Hanning, przyznawszy, że jako szeregowy pracownik fabryki zagłady ułatwił popełnienie wielu morderstw, był pierwszym esesmanem, który przeprosił i wziął na siebie winę za to, co wydarzyło się w Auschwitz. Właśnie tak szczerego rozumowania zawsze unikał Victor Capesius, któremu nie ciążyły wyrzuty sumienia. Zamiast tego Capesius wolał do śmierci zapewniać o swojej niewinności. Tym samym zapisał się w historii nie tylko jako skazany morderca i złodziej okradający zwłoki, ale też jako człowiek, który nie miał na tyle silnego kręgosłupa moralnego, by przyznać, że w jakimkolwiek stopniu ponosi odpowiedzialność za to, co robił w Auschwitz. Capesius był w dużej mierze zwykłym człowiekiem, jakim chciał być postrzegany przez opinię publiczną. Był jednak, tak samo jak wielu innych nazistów jego pokroju, zdolny do popełnienia wyjątkowych zbrodni. Ostatecznie obrał drogę tchórza, decydując się na to, by żyć i umrzeć, wypierając się wszystkiego. Przez to na zawsze okrył się hańbą.

Po lekturze pozostaje wiele pytań i wątpliwości. Czy ta niby hańba Capesiusa do czegokolwiek przydała się jego ofiarom, czy stanowiła jakieś zadośćuczynienie?
Dlaczego w ciągu dwudziestu pięciu lat po wojnie w Polsce napisano kilka zaledwie książek o niemieckich obozach koncentracyjnych, a w ostatnich latach pojawiło się ich mnóstwo? Może chodziło o to, żeby odeszli już wszyscy, którzy przeżyli taki obóz i mogliby zakwestionować informacje zawarte w niektórych z tych publikacji?

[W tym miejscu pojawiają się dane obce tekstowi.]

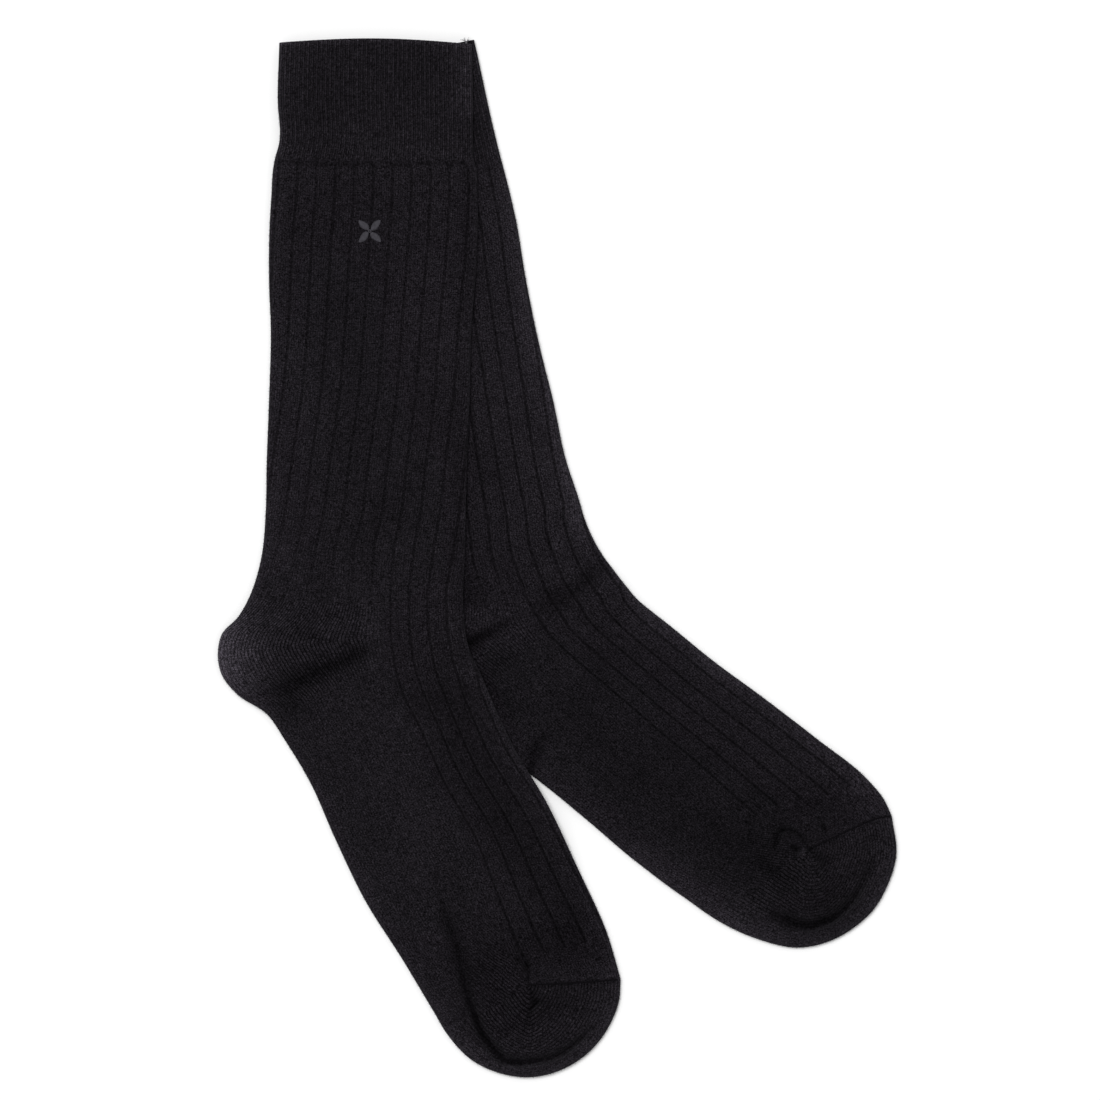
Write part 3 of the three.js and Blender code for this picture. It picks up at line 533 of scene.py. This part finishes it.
def knitRelief(sock, rowNumbers):
    # how far each stitch column stands out, and where the knitting is ribbed
    rows, column = sock["rows"], sock["column"]
    r = rowNumbers[:, None]
    inRib = (column - knit["grooveColumn"]) % knit["ribColumns"]
    fromGroove = np.minimum(inRib, knit["ribColumns"] - inRib)
    groove = np.interp(fromGroove, [0, 0.8, 2], [1, 0.6, 0])
    broad = knit["crown"] * np.sin(math.pi * inRib / knit["ribColumns"]) - knit["groove"] * groove
    fine = knit["cuffRib"] * np.cos(math.pi * column / 2)
    inCuff = r < rows["leg"]
    ribbed = (r <= rows["heel"]) | (sock["onInstep"][None, :] & (r <= rows["plain"]))
    left = leftOf(sock, "ribs")
    relief = np.where(inCuff, fine, np.where(ribbed, broad * left, 0))
    return relief, ribbed * left


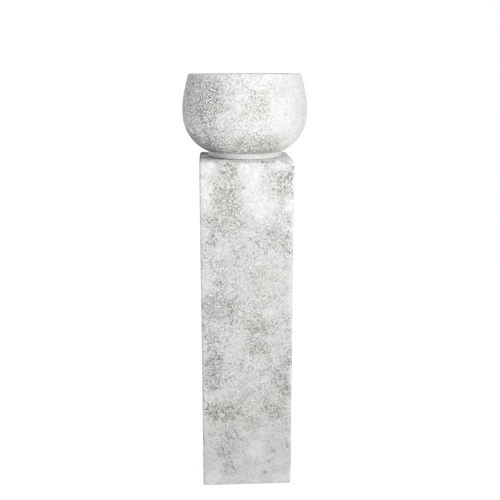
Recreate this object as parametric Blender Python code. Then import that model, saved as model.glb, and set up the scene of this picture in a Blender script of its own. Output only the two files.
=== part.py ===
"""A decorative column: a square pillar cast in fibre cement, open underneath, with its matching bowl on top."""

import math

import bmesh
import bpy

# Lengths are in metres. The origin is the middle of the column's foot, +Z is up and the front faces -Y.
COLUMN_WIDTH = 0.270
COLUMN_HEIGHT = 1.000
COLUMN_WALL = 0.014
COLUMN_TOP = 0.016
COLUMN_EDGE_RADIUS = 0.006
CAVITY_EDGE_RADIUS = 0.010

BOWL_HEIGHT = 0.240
BOWL_WALL = 0.013
BOWL_FLOOR = 0.016
BELLY_RADIUS = 0.1836
BELLY_HEIGHT = 0.140
RIM_RADIUS = 0.1655
FOOT_RADIUS = 0.108
FOOT_HEIGHT = 0.015
FOOT_EDGE_RADIUS = 0.003
FOOT_RING_WIDTH = 0.018
FOOT_RECESS = 0.003
CREASE_DEPTH = 0.0015
CREASE_HEIGHT = 0.003
BODY_OVERHANG = 0.003

# The most of the wall's thickness that its rounded foot edge may take, so that some flat is left to stand on
MOST_WALL_ROUNDED = 0.6

# How the bowl rests: the air left between its foot ring and the column's top
REST_GAP = 0.0003

# The belly's lower curve is a superellipse with these powers, and its upper curve draws in by this power
LOWER_RADIUS_POWER = 1.3
LOWER_HEIGHT_POWER = 2.5
UPPER_POWER = 1.6

# How finely the round shapes are faceted
EDGE_SEGMENTS = 4
BOWL_SEGMENTS = 64
LOWER_STEPS = 12
UPPER_STEPS = 6
LIP_STEPS = 6
FOOT_EDGE_STEPS = 3

CEMENT_WHITE = (0.66, 0.66, 0.64, 1.0)
CEMENT_ROUGHNESS = 0.9
SHARP_ANGLE = math.radians(35)


def clear_scene():
    for old in list(bpy.data.objects):
        bpy.data.objects.remove(old, do_unlink=True)


def cement(name):
    material = bpy.data.materials.new(name)
    material.use_nodes = True
    shader = material.node_tree.nodes["Principled BSDF"]
    shader.inputs["Base Color"].default_value = CEMENT_WHITE
    shader.inputs["Roughness"].default_value = CEMENT_ROUGHNESS
    shader.inputs["Metallic"].default_value = 0.0
    return material


def add_object(name, mesh):
    piece = bpy.data.objects.new(name, mesh)
    bpy.context.scene.collection.objects.link(piece)
    return piece


def box_object(name, width, bottom, top):
    """A square upright box, centred on the Z axis."""
    shape = bmesh.new()
    bmesh.ops.create_cube(shape, size=1.0)
    for corner in shape.verts:
        corner.co.x *= width
        corner.co.y *= width
        corner.co.z = top if corner.co.z > 0 else bottom
    mesh = bpy.data.meshes.new(name)
    shape.to_mesh(mesh)
    shape.free()
    return add_object(name, mesh)


def round_edges(piece, radius):
    bevel = piece.modifiers.new("rounded edges", "BEVEL")
    bevel.width = radius
    bevel.segments = EDGE_SEGMENTS
    bevel.limit_method = "NONE"


def shade_round(piece):
    piece.data.shade_smooth()
    piece.data.set_sharp_from_angle(angle=SHARP_ANGLE)


def build_column():
    """The pillar: a rounded square block, hollowed from below by a rounded square core."""
    column = box_object("column", COLUMN_WIDTH, 0.0, COLUMN_HEIGHT)
    round_edges(column, min(COLUMN_EDGE_RADIUS, COLUMN_WALL * MOST_WALL_ROUNDED))

    cavity_width = COLUMN_WIDTH - 2 * COLUMN_WALL
    below_foot = 3 * CAVITY_EDGE_RADIUS
    cavity = box_object("cavity_cutter", cavity_width, -below_foot, COLUMN_HEIGHT - COLUMN_TOP)
    round_edges(cavity, CAVITY_EDGE_RADIUS)
    cavity.hide_render = True
    cavity.display_type = "WIRE"

    hollow = column.modifiers.new("hollow", "BOOLEAN")
    hollow.operation = "DIFFERENCE"
    hollow.solver = "EXACT"
    hollow.object = cavity

    shade_round(column)
    column.data.materials.append(cement("column cement"))
    return column


def arc(centre, radius, start, end, steps):
    """Points (radius, height) on a round stretch, from one angle to another, both included."""
    points = []
    for step in range(steps + 1):
        angle = start + (end - start) * step / steps
        points.append((centre[0] + radius * math.cos(angle), centre[1] + radius * math.sin(angle)))
    return points


def parallel(points, distance):
    """The curve that runs this far to the left of the given one, without its two end points."""
    beside = []
    for before, here, after in zip(points, points[1:], points[2:]):
        run = after[0] - before[0]
        rise = after[1] - before[1]
        length = math.hypot(run, rise)
        beside.append((here[0] - distance * rise / length, here[1] + distance * run / length))
    return beside


def rim_lean():
    """How far the wall leans inwards where it meets the lip, as an angle."""
    lip_centre_height = BOWL_HEIGHT - BOWL_WALL / 2
    drawn_in = BELLY_RADIUS - RIM_RADIUS
    return math.atan2(UPPER_POWER * drawn_in, lip_centre_height - BELLY_HEIGHT)


def bowl_body():
    """The outer side from the foot ring up to the lip."""
    start_radius = FOOT_RADIUS + BODY_OVERHANG
    start_height = FOOT_HEIGHT + CREASE_HEIGHT
    points = []
    for step in range(LOWER_STEPS):
        angle = math.pi / 2 * step / LOWER_STEPS
        across = math.sin(angle) ** (2 / LOWER_RADIUS_POWER)
        down = math.cos(angle) ** (2 / LOWER_HEIGHT_POWER)
        radius = start_radius + (BELLY_RADIUS - start_radius) * across
        points.append((radius, BELLY_HEIGHT - (BELLY_HEIGHT - start_height) * down))

    lip_radius = BOWL_WALL / 2
    end_height = BOWL_HEIGHT - lip_radius + lip_radius * math.sin(rim_lean())
    for step in range(UPPER_STEPS + 1):
        share = step / UPPER_STEPS
        radius = BELLY_RADIUS - (BELLY_RADIUS - RIM_RADIUS) * share**UPPER_POWER
        points.append((radius, BELLY_HEIGHT + (end_height - BELLY_HEIGHT) * share))
    return points


def bowl_inside(body):
    """The inner side from the middle of the floor up to the lip: the outer side moved in by the wall."""
    floor_height = FOOT_RECESS + BOWL_FLOOR
    wall = [point for point in parallel(body, BOWL_WALL) if point[1] > floor_height]
    (low_radius, low_height), (next_radius, next_height) = wall[:2]
    slope = (next_radius - low_radius) / (next_height - low_height)
    floor_radius = low_radius - slope * (low_height - floor_height)
    return [(0.0, floor_height), (floor_radius, floor_height)] + wall


def bowl_foot():
    """The foot ring, from the crease under the body to the middle of the recess beneath."""
    crease = (FOOT_RADIUS - CREASE_DEPTH, FOOT_HEIGHT + CREASE_HEIGHT / 2)
    edge_centre = (FOOT_RADIUS - FOOT_EDGE_RADIUS, FOOT_EDGE_RADIUS)
    ring_inside = FOOT_RADIUS - FOOT_RING_WIDTH
    return (
        [crease, (FOOT_RADIUS, FOOT_HEIGHT)]
        + arc(edge_centre, FOOT_EDGE_RADIUS, 0.0, -math.pi / 2, FOOT_EDGE_STEPS)
        + [(ring_inside, 0.0), (ring_inside - FOOT_RECESS, FOOT_RECESS), (0.0, FOOT_RECESS)]
    )


def build_bowl():
    """The bowl, turned from one closed profile that runs up the inside, over the lip and down the outside."""
    body = bowl_body()
    lean = rim_lean()
    lip_radius = BOWL_WALL / 2
    lip_centre = (body[-1][0] - lip_radius * math.cos(lean), body[-1][1] - lip_radius * math.sin(lean))
    lip = arc(lip_centre, lip_radius, lean + math.pi, lean, LIP_STEPS)
    profile = bowl_inside(body) + lip + body[-2::-1] + bowl_foot()

    mesh = bpy.data.meshes.new("bowl")
    corners = [(radius, 0.0, height) for radius, height in profile]
    mesh.from_pydata(corners, [(i, i + 1) for i in range(len(corners) - 1)], [])
    bowl = add_object("bowl", mesh)
    bowl.location.z = COLUMN_HEIGHT + REST_GAP

    turn = bowl.modifiers.new("turned", "SCREW")
    turn.axis = "Z"
    turn.steps = BOWL_SEGMENTS
    turn.render_steps = BOWL_SEGMENTS
    turn.use_merge_vertices = True
    turn.merge_threshold = 0.00001
    turn.use_smooth_shade = True

    bowl.data.materials.append(cement("bowl cement"))
    return bowl


clear_scene()
build_column()
build_bowl()
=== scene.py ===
"""The looks of a decorative column and its bowl: whitewashed fibre cement, pitted, patchy and worn."""

import math

import bpy
import numpy as np
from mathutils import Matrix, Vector, noise


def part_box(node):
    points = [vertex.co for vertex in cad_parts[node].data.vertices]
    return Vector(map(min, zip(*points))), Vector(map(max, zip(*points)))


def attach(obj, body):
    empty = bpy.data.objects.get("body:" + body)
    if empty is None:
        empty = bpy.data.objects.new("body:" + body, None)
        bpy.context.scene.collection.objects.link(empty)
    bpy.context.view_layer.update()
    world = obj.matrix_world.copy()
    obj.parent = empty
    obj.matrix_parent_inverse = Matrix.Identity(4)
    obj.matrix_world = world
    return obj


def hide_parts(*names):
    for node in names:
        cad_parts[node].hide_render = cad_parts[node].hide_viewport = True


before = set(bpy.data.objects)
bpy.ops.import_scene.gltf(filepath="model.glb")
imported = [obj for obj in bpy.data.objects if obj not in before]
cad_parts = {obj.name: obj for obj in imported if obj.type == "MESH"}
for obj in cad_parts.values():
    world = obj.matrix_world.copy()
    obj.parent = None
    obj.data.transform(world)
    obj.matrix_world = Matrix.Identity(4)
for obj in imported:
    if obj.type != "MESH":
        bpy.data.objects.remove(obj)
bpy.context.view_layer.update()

COLUMN_LOW, COLUMN_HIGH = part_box("column")
BOWL_LOW, BOWL_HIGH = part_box("bowl")

# The camera, in metres and degrees: it stands off the column's axis, a little to the left of its front
CAMERA_DISTANCE = 2.414
CAMERA_SIDE = 0.0154
CAMERA_HEIGHT = 1.2592
CAMERA_TURN = math.radians(3.01)
CAMERA_DOWN = math.radians(12.76)
PHOTO_WIDTH_PX = 500
FOCAL_LENGTH_PX = 809
SENSOR_WIDTH_MM = 36.0

# Sizes of the column's shell, repeated from its solid
COLUMN_HALF = COLUMN_HIGH.x
COLUMN_HEIGHT = COLUMN_HIGH.z
COLUMN_WALL = 0.014
COLUMN_TOP = 0.016
COLUMN_EDGE_RADIUS = 0.006
COLUMN_FOOT_RADIUS = 0.0025
CAVITY_EDGE_RADIUS = 0.010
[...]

„Farmaceuta z Auschwitz” to relacja bardzo rzetelnie udokumentowana, z setkami przypisów oraz archiwalnymi zdjęciami.
Patricia Posner wraz z mężem Geraldem Posnerem, jest autorką wielu książek z gatunku literatury faktu. Najnowsza, „God’s Bankers” (Bankierzy Boga), najprawdopodobniej w Polsce nie zostanie wydana.











--
* Wszystkie cytaty z Patricia Posner, „Farmaceuta z Auschwitz”, przekład Michał Szymonik ,Wydawnictwo: Wydawnictwo Uniwersytetu Jagiellońskiego, 2019; e-book (brak numeracji stron).